**Listing**.
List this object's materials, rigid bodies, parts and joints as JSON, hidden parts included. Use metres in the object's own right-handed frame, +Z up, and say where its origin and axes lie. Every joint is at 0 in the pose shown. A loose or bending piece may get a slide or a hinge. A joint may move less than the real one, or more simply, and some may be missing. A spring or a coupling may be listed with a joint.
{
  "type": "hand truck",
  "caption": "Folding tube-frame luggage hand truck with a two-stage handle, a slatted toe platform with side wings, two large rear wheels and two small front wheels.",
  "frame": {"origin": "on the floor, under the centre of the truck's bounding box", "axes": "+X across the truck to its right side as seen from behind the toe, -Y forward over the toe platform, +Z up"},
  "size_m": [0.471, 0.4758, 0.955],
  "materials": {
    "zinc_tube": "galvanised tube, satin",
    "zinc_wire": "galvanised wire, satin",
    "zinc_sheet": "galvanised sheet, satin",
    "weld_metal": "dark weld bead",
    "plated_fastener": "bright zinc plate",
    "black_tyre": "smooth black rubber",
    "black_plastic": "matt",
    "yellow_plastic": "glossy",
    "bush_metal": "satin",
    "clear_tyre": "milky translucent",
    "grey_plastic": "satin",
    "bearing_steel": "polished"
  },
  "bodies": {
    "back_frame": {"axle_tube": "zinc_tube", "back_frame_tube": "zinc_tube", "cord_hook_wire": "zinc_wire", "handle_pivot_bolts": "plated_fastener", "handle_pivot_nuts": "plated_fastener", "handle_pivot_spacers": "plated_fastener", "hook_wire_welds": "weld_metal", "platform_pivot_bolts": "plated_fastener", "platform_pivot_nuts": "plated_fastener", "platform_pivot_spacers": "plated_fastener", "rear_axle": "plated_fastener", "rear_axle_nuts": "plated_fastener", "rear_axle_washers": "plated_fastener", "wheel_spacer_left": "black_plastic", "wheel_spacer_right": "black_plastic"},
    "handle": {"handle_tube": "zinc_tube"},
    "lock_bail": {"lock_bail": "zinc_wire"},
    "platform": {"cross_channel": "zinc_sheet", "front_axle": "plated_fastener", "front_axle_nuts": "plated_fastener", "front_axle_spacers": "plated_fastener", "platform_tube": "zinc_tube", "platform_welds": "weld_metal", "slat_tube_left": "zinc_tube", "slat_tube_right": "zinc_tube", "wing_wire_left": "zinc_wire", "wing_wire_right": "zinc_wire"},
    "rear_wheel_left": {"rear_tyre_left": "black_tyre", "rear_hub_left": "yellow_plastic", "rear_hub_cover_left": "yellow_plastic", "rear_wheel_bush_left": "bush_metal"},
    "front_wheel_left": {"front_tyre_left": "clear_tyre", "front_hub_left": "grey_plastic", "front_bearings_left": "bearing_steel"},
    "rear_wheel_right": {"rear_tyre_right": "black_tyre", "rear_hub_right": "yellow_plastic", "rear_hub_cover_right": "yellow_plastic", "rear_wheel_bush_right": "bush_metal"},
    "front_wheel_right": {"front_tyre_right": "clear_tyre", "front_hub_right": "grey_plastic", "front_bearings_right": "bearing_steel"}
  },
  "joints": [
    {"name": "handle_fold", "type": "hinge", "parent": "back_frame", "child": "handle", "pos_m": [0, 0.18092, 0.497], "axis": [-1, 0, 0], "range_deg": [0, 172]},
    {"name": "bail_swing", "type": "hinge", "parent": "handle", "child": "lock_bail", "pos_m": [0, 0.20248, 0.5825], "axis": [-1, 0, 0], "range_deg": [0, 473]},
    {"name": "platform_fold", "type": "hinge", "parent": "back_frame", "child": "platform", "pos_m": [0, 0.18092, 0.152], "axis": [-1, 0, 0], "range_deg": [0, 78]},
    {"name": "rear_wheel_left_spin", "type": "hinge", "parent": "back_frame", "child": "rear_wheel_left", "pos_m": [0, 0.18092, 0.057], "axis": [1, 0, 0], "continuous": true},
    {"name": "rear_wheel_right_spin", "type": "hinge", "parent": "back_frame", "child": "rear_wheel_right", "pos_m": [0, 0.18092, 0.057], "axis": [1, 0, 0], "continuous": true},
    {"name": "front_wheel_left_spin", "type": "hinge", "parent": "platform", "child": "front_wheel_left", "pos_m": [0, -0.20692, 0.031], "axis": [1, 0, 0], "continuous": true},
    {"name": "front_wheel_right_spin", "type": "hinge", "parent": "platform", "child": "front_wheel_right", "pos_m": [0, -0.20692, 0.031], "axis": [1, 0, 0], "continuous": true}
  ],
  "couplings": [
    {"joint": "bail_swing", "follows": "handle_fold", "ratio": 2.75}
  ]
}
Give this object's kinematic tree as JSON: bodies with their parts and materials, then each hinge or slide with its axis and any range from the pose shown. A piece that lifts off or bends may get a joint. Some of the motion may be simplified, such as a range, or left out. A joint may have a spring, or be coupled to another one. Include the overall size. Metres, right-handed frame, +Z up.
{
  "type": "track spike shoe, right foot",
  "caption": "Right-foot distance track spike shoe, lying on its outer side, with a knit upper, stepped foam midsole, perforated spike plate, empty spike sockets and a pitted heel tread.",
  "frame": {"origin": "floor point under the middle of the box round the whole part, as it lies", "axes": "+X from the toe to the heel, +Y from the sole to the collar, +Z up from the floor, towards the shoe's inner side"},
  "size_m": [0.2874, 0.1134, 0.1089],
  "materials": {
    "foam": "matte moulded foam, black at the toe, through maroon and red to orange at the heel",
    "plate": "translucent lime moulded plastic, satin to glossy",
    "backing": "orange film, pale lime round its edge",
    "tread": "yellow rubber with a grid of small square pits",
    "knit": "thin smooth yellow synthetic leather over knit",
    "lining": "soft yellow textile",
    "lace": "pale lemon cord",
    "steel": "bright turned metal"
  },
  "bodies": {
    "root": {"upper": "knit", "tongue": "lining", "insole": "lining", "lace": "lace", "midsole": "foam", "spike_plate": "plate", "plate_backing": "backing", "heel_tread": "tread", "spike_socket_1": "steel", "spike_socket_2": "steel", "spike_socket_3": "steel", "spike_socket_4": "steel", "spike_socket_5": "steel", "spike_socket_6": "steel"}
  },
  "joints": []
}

**Instructions to follow**.
Reproduce, exactly and with nothing added, the lines from the one that includes "Give this object's" through the last line of the material.

**Exercise response**.
Give this object's kinematic tree as JSON: bodies with their parts and materials, then each hinge or slide with its axis and any range from the pose shown. A piece that lifts off or bends may get a joint. Some of the motion may be simplified, such as a range, or left out. A joint may have a spring, or be coupled to another one. Include the overall size. Metres, right-handed frame, +Z up.
{
  "type": "track spike shoe, right foot",
  "caption": "Right-foot distance track spike shoe, lying on its outer side, with a knit upper, stepped foam midsole, perforated spike plate, empty spike sockets and a pitted heel tread.",
  "frame": {"origin": "floor point under the middle of the box round the whole part, as it lies", "axes": "+X from the toe to the heel, +Y from the sole to the collar, +Z up from the floor, towards the shoe's inner side"},
  "size_m": [0.2874, 0.1134, 0.1089],
  "materials": {
    "foam": "matte moulded foam, black at the toe, through maroon and red to orange at the heel",
    "plate": "translucent lime moulded plastic, satin to glossy",
    "backing": "orange film, pale lime round its edge",
    "tread": "yellow rubber with a grid of small square pits",
    "knit": "thin smooth yellow synthetic leather over knit",
    "lining": "soft yellow textile",
    "lace": "pale lemon cord",
    "steel": "bright turned metal"
  },
  "bodies": {
    "root": {"upper": "knit", "tongue": "lining", "insole": "lining", "lace": "lace", "midsole": "foam", "spike_plate": "plate", "plate_backing": "backing", "heel_tread": "tread", "spike_socket_1": "steel", "spike_socket_2": "steel", "spike_socket_3": "steel", "spike_socket_4": "steel", "spike_socket_5": "steel", "spike_socket_6": "steel"}
  },
  "joints": []
}